--- Data section ---
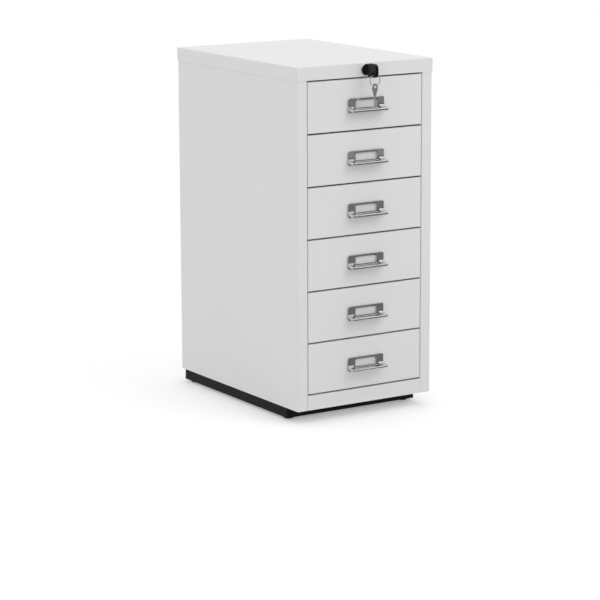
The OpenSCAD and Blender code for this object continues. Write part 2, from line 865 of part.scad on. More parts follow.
// Straps on the back panel that guide the lock bar
module bar_guides() {
  guide_h = 12;
  guide_up = 66;
  guide_bend = guide_t + 0.6;
  over = bar_w + 2 * (run_gap + guide_t);
  depth = panel_y - bar_y + run_gap + guide_t;
  color(zinc) for (i = guide_rows)
    translate([bar_x - over / 2 - flange + guide_t, panel_y, front_z(i) + guide_up])
      linear_extrude(guide_h)
        mirror([0, 1]) fold([
          [flange - guide_bend, 90], [depth - 2 * guide_bend, -90],
          [over - 2 * guide_bend, -90], [depth - 2 * guide_bend, 90],
          [flange - guide_bend, 0]
        ], guide_t, guide_bend - guide_t);
}

left_side_panel();
right_side_panel();
back_panel();
back_rivets();
top_cap();
head_rail();
base_rail();
floor_pan();
plinth_frame();
slide_uprights();
left_outer_rails();
right_outer_rails();
lock_housing();
lock_nut();
rod_bracket();
bar_guides();
lock_plug();
plug_face();
key_blade();
key_head();
lock_rod();
lock_crank();
lock_bar();
lock_tabs();
key_ring();
spare_key();
foot(-1, 0);  // foot_front_left
foot(1, 0);  // foot_front_right
foot(-1, 1);  // foot_back_left
foot(1, 1);  // foot_back_right
drawer_front(1);  // drawer_1_front
tray(1);  // drawer_1_tray
pull(1);  // drawer_1_pull
inner_rails(1);  // drawer_1_rails
ball_cages(1);  // drawer_1_cages
drawer_front(2);  // drawer_2_front
tray(2);  // drawer_2_tray
pull(2);  // drawer_2_pull
inner_rails(2);  // drawer_2_rails
ball_cages(2);  // drawer_2_cages
drawer_front(3);  // drawer_3_front
tray(3);  // drawer_3_tray
pull(3);  // drawer_3_pull
inner_rails(3);  // drawer_3_rails
ball_cages(3);  // drawer_3_cages
drawer_front(4);  // drawer_4_front
tray(4);  // drawer_4_tray
pull(4);  // drawer_4_pull
inner_rails(4);  // drawer_4_rails
ball_cages(4);  // drawer_4_cages
drawer_front(5);  // drawer_5_front
tray(5);  // drawer_5_tray
pull(5);  // drawer_5_pull
inner_rails(5);  // drawer_5_rails
ball_cages(5);  // drawer_5_cages
drawer_front(6);  // drawer_6_front
tray(6);  // drawer_6_tray
pull(6);  // drawer_6_pull
inner_rails(6);  // drawer_6_rails
ball_cages(6);  // drawer_6_cages
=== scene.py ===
"""Looks of a small steel drawer cabinet: white powder-coated body and drawers, cast
chrome pulls, a lock with its keys in the cap, a black plinth and levelling feet."""
import math

import bmesh
import bpy
import numpy as np
from mathutils import Matrix, Vector


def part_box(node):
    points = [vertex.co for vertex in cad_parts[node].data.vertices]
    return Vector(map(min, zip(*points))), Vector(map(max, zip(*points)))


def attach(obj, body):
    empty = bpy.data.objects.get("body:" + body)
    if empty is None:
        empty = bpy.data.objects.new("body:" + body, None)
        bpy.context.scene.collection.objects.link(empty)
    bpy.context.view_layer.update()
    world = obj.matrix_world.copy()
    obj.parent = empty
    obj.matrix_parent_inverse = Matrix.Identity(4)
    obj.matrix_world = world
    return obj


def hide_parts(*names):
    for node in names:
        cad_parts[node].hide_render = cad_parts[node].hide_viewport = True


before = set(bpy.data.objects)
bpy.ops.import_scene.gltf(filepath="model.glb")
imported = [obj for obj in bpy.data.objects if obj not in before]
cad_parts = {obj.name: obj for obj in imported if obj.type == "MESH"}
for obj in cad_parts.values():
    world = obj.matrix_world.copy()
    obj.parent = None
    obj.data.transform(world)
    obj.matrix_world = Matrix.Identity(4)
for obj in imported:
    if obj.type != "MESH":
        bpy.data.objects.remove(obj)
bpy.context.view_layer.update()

# ---- Levelling feet ----
# A foot is a moulded polyamide glide on a threaded steel stud. It screws into the plates
# in the plinth's corners, and the glide's rim has a chamfer so that it slides on carpet.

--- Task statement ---
Everything from the line that contains "lock_housing();" to the line that contains "for node in" must be transcribed exactly, both end lines included.

--- Output of the exercise ---
lock_housing();
lock_nut();
rod_bracket();
bar_guides();
lock_plug();
plug_face();
key_blade();
key_head();
lock_rod();
lock_crank();
lock_bar();
lock_tabs();
key_ring();
spare_key();
foot(-1, 0);  // foot_front_left
foot(1, 0);  // foot_front_right
foot(-1, 1);  // foot_back_left
foot(1, 1);  // foot_back_right
drawer_front(1);  // drawer_1_front
tray(1);  // drawer_1_tray
pull(1);  // drawer_1_pull
inner_rails(1);  // drawer_1_rails
ball_cages(1);  // drawer_1_cages
drawer_front(2);  // drawer_2_front
tray(2);  // drawer_2_tray
pull(2);  // drawer_2_pull
inner_rails(2);  // drawer_2_rails
ball_cages(2);  // drawer_2_cages
drawer_front(3);  // drawer_3_front
tray(3);  // drawer_3_tray
pull(3);  // drawer_3_pull
inner_rails(3);  // drawer_3_rails
ball_cages(3);  // drawer_3_cages
drawer_front(4);  // drawer_4_front
tray(4);  // drawer_4_tray
pull(4);  // drawer_4_pull
inner_rails(4);  // drawer_4_rails
ball_cages(4);  // drawer_4_cages
drawer_front(5);  // drawer_5_front
tray(5);  // drawer_5_tray
pull(5);  // drawer_5_pull
inner_rails(5);  // drawer_5_rails
ball_cages(5);  // drawer_5_cages
drawer_front(6);  // drawer_6_front
tray(6);  // drawer_6_tray
pull(6);  // drawer_6_pull
inner_rails(6);  // drawer_6_rails
ball_cages(6);  // drawer_6_cages
=== scene.py ===
"""Looks of a small steel drawer cabinet: white powder-coated body and drawers, cast
chrome pulls, a lock with its keys in the cap, a black plinth and levelling feet."""
import math

import bmesh
import bpy
import numpy as np
from mathutils import Matrix, Vector


def part_box(node):
    points = [vertex.co for vertex in cad_parts[node].data.vertices]
    return Vector(map(min, zip(*points))), Vector(map(max, zip(*points)))


def attach(obj, body):
    empty = bpy.data.objects.get("body:" + body)
    if empty is None:
        empty = bpy.data.objects.new("body:" + body, None)
        bpy.context.scene.collection.objects.link(empty)
    bpy.context.view_layer.update()
    world = obj.matrix_world.copy()
    obj.parent = empty
    obj.matrix_parent_inverse = Matrix.Identity(4)
    obj.matrix_world = world
    return obj


def hide_parts(*names):
    for node in names:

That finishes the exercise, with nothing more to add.